Solving sudokus is very mathematical, but it’s not the numbers that make it maths. In any sudoku, if you swap all the ‘1’s with ‘2’s, and all the ‘2’s with ‘1’s, then you’ll still only have one of each number in the rows, columns and boxes. In fact, you don’t need to use numbers at all! Some sudoku puzzles use letters, or even symbols. There are even stained-glass windows that are based on sudokus, with one piece of glass of each colour in each row, column and square.

There are a lot of interesting mathematical questions about sudokus. For example, mathematicians have been trying to work out the minimum number of clues (numbers that are already included at the start) that you need before you can solve the puzzle. You’ll definitely need eight, because there are nine numbers in a regular sudoku, and if you only have seven clues, you can switch the other two numbers to give different solutions. Currently, the record for the least number of clues for a sudoku is 17, and many mathematicians don’t think that any 16 clue sudokus exist.

Applications:

A grid where each number only appears once in each column and each row is called a Latin square, and mathematicians have been investigating these for centuries. They are called Latin squares because the mathematician Leonhard Euler used Latin letters instead of numbers when he was writing them out.

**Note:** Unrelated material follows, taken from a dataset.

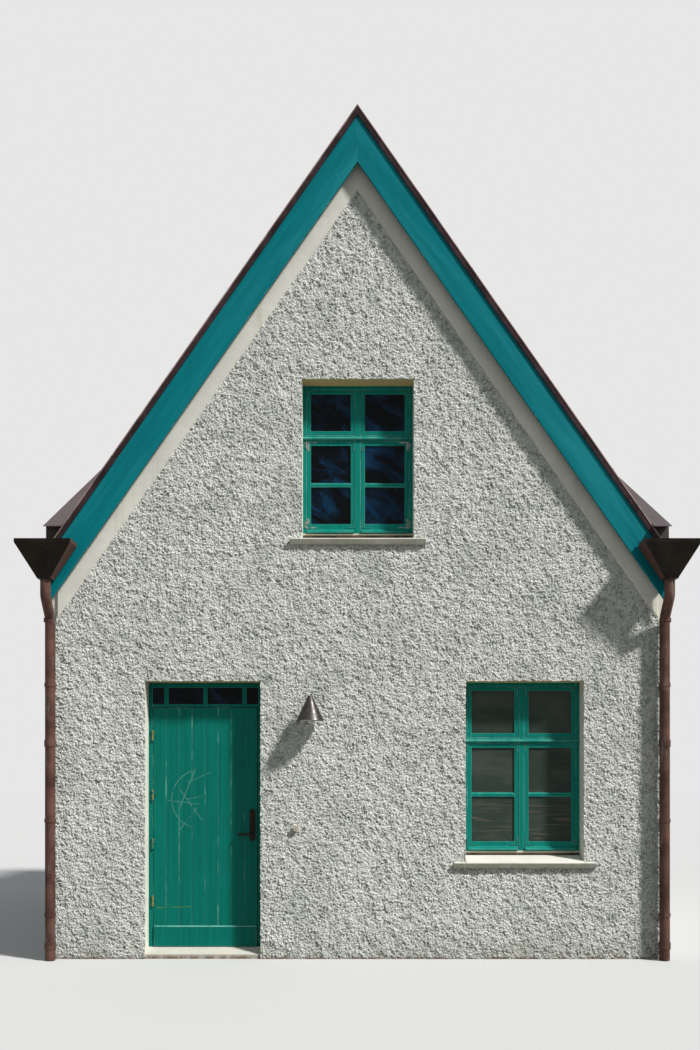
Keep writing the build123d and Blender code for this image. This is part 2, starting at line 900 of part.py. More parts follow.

Latin squares are used a lot to design experiments. If you want to try different fertilisers out on some grass, you could divide your lawn into strips and give each strip a different fertiliser. However, the best fertiliser might be growing badly because it’s on a slope or it gets less sun than the others. If you use a Latin square arrangement, you end up with a lot of little squares with different fertilisers, and each type of fertiliser will be tested in lots of different environments. This means you can compare the results a lot more easily, and you get much more accurate results, too.